*Requirement*
Starting with the first line and ending with the line that holds "BORE_CHAMFER = 0.3 * MM", repeat the material exactly.
— start of Data section —
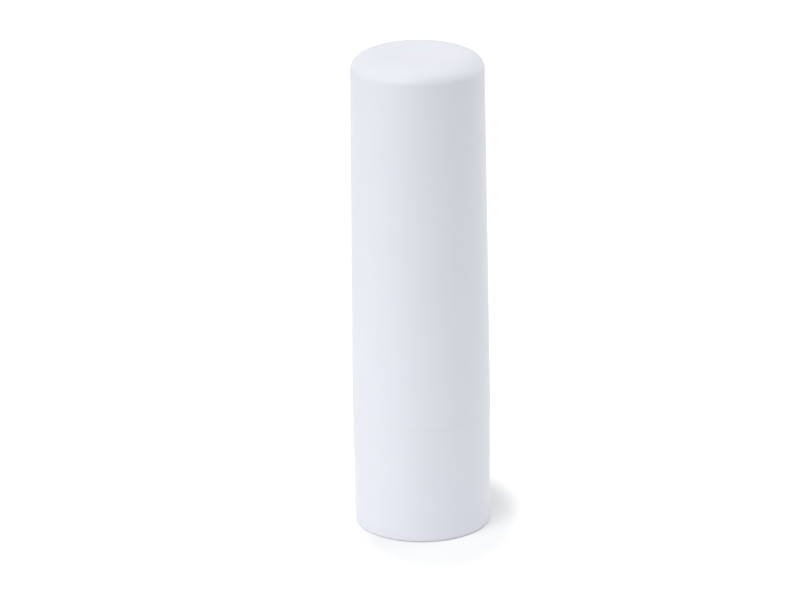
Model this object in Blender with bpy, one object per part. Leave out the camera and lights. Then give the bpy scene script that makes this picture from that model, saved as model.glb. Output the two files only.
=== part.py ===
"""A twist-up lip balm stick, closed: pull-off cap, twist base, drive screw, inner tube, elevator and balm.

The stick stands on its base with its axis on Z and the middle of its foot at the origin.
Turning the base against the tube winds the elevator up the drive screw, and the balm rises out of the tube.
"""

import math

import bmesh
import bpy
from mathutils import Matrix

MM = 0.001

# Outer form
TOTAL_HEIGHT = 67.0 * MM
SHOULDER_HEIGHT = 16.4 * MM  # top of the base, where the cap's mouth rests
CAP_MOUTH_RADIUS = 9.5 * MM  # the widest place of the stick
CAP_DRAFT = 0.45 * MM  # loss of radius from the cap's mouth to its top round
CAP_EDGE_WIDTH = 3.2 * MM  # of the rounded edge round the cap's top, seen from above
CAP_EDGE_HEIGHT = 2.1 * MM
DISH_DEPTH = 0.5 * MM  # shallow dish inside that edge
BASE_SETBACK = 0.05 * MM  # the base is this much narrower than the cap's mouth
BASE_DRAFT = 0.14 * MM  # loss of radius from the shoulder down to the foot
FOOT_ROUND = 0.4 * MM
RIM_ROUND = 0.15 * MM  # broken edges at the seam between cap and base

# Cap
CAP_WALL = 1.15 * MM
CAP_ROOF = 1.3 * MM
CAP_INNER_ROUND = 0.9 * MM
CAP_MOUTH_CHAMFER = 0.25 * MM
GRIP_RIB_COUNT = 6
GRIP_RIB_WIDTH = 0.8 * MM
GRIP_RIB_START = 2.0 * MM  # from the cap's mouth
GRIP_RIB_LENGTH = 13.0 * MM
GRIP_RIB_LEAD = 0.8 * MM  # sloped ends of the ribs

# Twist base
FOOT_WIDTH = 1.5 * MM  # flat ring that the stick stands on
FOOT_RECESS = 0.6 * MM
GATE_RADIUS = 1.4 * MM  # round sunk mark in the middle of the underside
GATE_DEPTH = 0.25 * MM
FLOOR_THICKNESS = 1.1 * MM
SOCKET_WALL = 1.0 * MM  # ring on the floor that holds the screw's foot
SOCKET_DEPTH = 2.0 * MM
BORE_CHAMFER = 0.3 * MM

# Drive screw
SCREW_CORE_RADIUS = 1.5 * MM
THREAD_DEPTH = 0.8 * MM
THREAD_ROOT_WIDTH = 1.5 * MM
THREAD_CREST_WIDTH = 0.8 * MM
THREAD_LEAD = 4.0 * MM  # rise for each turn
TRAVEL = 26.0 * MM  # of the elevator, from its seat up to the stop head
SPLINE_DEPTH = 0.5 * MM
SPLINE_COUNT = 10
SCREW_FOOT_HEIGHT = 2.2 * MM
SCREW_FILLET = 0.5 * MM
STOP_HEAD_HEIGHT = 0.9 * MM
STOP_HEAD_STAND = 0.7 * MM  # how far the stop head stands out from the core

# Inner tube
TUBE_WALL = 0.85 * MM
TUBE_MOUTH_ROUND = 0.3 * MM
SNAP_BEAD_HEIGHT = 0.5 * MM  # how far the bead stands out from the tube
SNAP_BEAD_WIDTH = 0.9 * MM
SNAP_BEAD_DROP = 8.0 * MM  # from the shoulder down to the bead's middle
GUIDE_RIB_COUNT = 4
GUIDE_RIB_WIDTH = 1.1 * MM
GUIDE_RIB_HEIGHT = 0.5 * MM
GUIDE_RIB_LEAD = 0.6 * MM
GUIDE_RIB_INSET = 1.2 * MM  # from each end of the tube

# Elevator
ELEVATOR_FLOOR = 1.0 * MM
ELEVATOR_HEIGHT = 6.0 * MM
ELEVATOR_WALL = 1.1 * MM
ELEVATOR_STAY = 3.2 * MM  # how far the raised elevator's rim stays below the tube's mouth
NUT_WALL = 1.1 * MM
NUT_HEIGHT = 3.5 * MM
VANE_COUNT = 4
VANE_THICKNESS = 0.7 * MM
VANE_HEIGHT = 2.6 * MM  # above the elevator's floor

# Balm
BALM_RECESS = 1.0 * MM  # its tip lies this far below the tube's mouth when wound down
BALM_DOME = 2.6 * MM

# Clearances
SEAT_GAP = 0.2 * MM  # between faces that rest on each other
RUNNING_CLEARANCE = 0.15 * MM  # tube in base
CAP_CLEARANCE = 0.1 * MM  # tube in the narrowest part of the cap
GRIP_CLEARANCE = 0.1 * MM  # cap ribs on tube
SOCKET_CLEARANCE = 0.5 * MM  # guide ribs round the socket
SLIDING_CLEARANCE = 0.2 * MM  # elevator in tube
THREAD_CLEARANCE = 0.2 * MM
BALM_GAP = 0.15 * MM  # balm against what it was cast in

# Fineness of the meshes
ROUND_SEGMENTS = 64
SCREW_SEGMENTS = 24
ARC_STEPS = 6
THREAD_FADE_TURNS = 0.4
WELD = 0.0001 * MM
OVERRUN = 0.5 * MM  # how far a cutter runs past what it cuts
SINK = 0.25 * MM  # how far a rib is sunk into the wall that carries it
SMOOTH_ANGLE = math.radians(35.0)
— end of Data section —
*Output of the task*
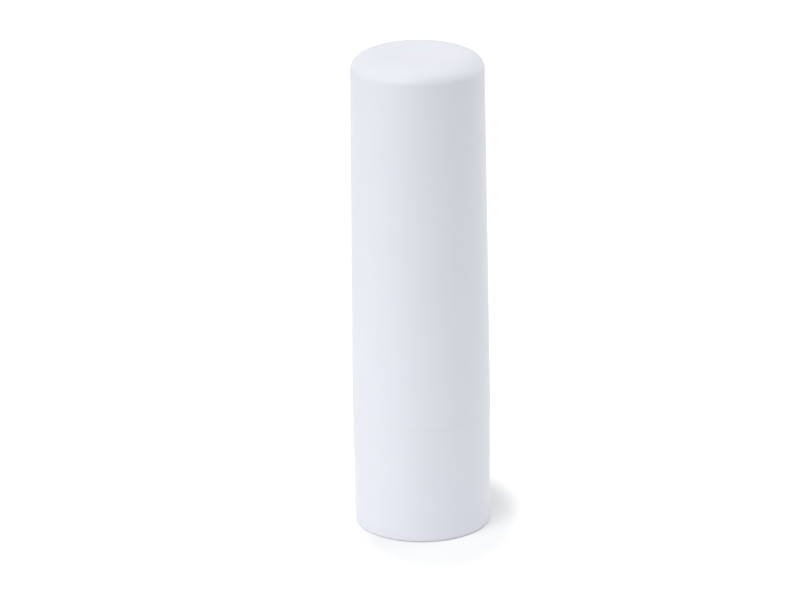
Model this object in Blender with bpy, one object per part. Leave out the camera and lights. Then give the bpy scene script that makes this picture from that model, saved as model.glb. Output the two files only.
=== part.py ===
"""A twist-up lip balm stick, closed: pull-off cap, twist base, drive screw, inner tube, elevator and balm.

The stick stands on its base with its axis on Z and the middle of its foot at the origin.
Turning the base against the tube winds the elevator up the drive screw, and the balm rises out of the tube.
"""

import math

import bmesh
import bpy
from mathutils import Matrix

MM = 0.001

# Outer form
TOTAL_HEIGHT = 67.0 * MM
SHOULDER_HEIGHT = 16.4 * MM  # top of the base, where the cap's mouth rests
CAP_MOUTH_RADIUS = 9.5 * MM  # the widest place of the stick
CAP_DRAFT = 0.45 * MM  # loss of radius from the cap's mouth to its top round
CAP_EDGE_WIDTH = 3.2 * MM  # of the rounded edge round the cap's top, seen from above
CAP_EDGE_HEIGHT = 2.1 * MM
DISH_DEPTH = 0.5 * MM  # shallow dish inside that edge
BASE_SETBACK = 0.05 * MM  # the base is this much narrower than the cap's mouth
BASE_DRAFT = 0.14 * MM  # loss of radius from the shoulder down to the foot
FOOT_ROUND = 0.4 * MM
RIM_ROUND = 0.15 * MM  # broken edges at the seam between cap and base

# Cap
CAP_WALL = 1.15 * MM
CAP_ROOF = 1.3 * MM
CAP_INNER_ROUND = 0.9 * MM
CAP_MOUTH_CHAMFER = 0.25 * MM
GRIP_RIB_COUNT = 6
GRIP_RIB_WIDTH = 0.8 * MM
GRIP_RIB_START = 2.0 * MM  # from the cap's mouth
GRIP_RIB_LENGTH = 13.0 * MM
GRIP_RIB_LEAD = 0.8 * MM  # sloped ends of the ribs

# Twist base
FOOT_WIDTH = 1.5 * MM  # flat ring that the stick stands on
FOOT_RECESS = 0.6 * MM
GATE_RADIUS = 1.4 * MM  # round sunk mark in the middle of the underside
GATE_DEPTH = 0.25 * MM
FLOOR_THICKNESS = 1.1 * MM
SOCKET_WALL = 1.0 * MM  # ring on the floor that holds the screw's foot
SOCKET_DEPTH = 2.0 * MM
BORE_CHAMFER = 0.3 * MM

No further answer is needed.